N-words in Black Stand-Up Comedy: A Linguistic Reclamation


Nadia Athali(1), Aris Munandar(2*)

(1) Universitas Gadjah Mada
(2) Universitas Gadjah Mada
(*) Corresponding Author


In the United States of America, the stand-up comedy community consists of comics from a diverse range of ethnicities/races, one of them being African American (black people). Among this particular group, the use of the N-word has been prominent throughout the years. Although commonly used as a slur, the N-word becomes an interesting discussion, as its function within stand-up comedy is not solely derogatory when uttered by black comics. In this research, the functions of the N-word used by black comics in stand-up comedy are investigated.
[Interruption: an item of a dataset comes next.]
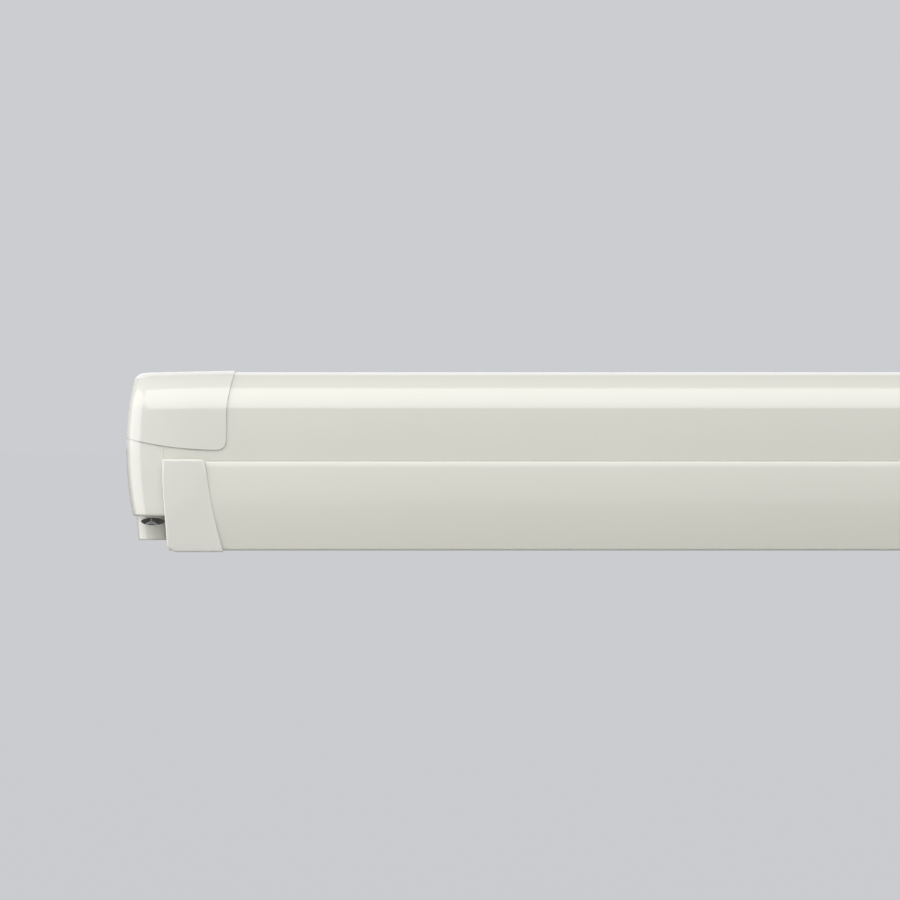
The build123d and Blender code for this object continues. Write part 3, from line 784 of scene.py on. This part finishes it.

Moreover, its relation to linguistic reclamation is also examined. The data were obtained from a YouTube channel named Laugh Factory in the form of videos by black comics aired in 2020. The analysis of the functions was conducted by categorizing the functions of the N-word. In order to relate the functions of the N-word with linguistic reclamation, a qualitative analysis was conducted by using Illocutionary Force Indicator Account to see whether the N-word succeeds or fails to function as a slur. Despite some of the occurrences of the N-word having derogatory functions, the ends of uttering them are not actually regarded as a slur. Moreover, it is discovered that the N-word used by black comics in stand-up comedy fails to function as a slur, proving that there is a process of linguistic reclamation with the N-word being non-derogatory.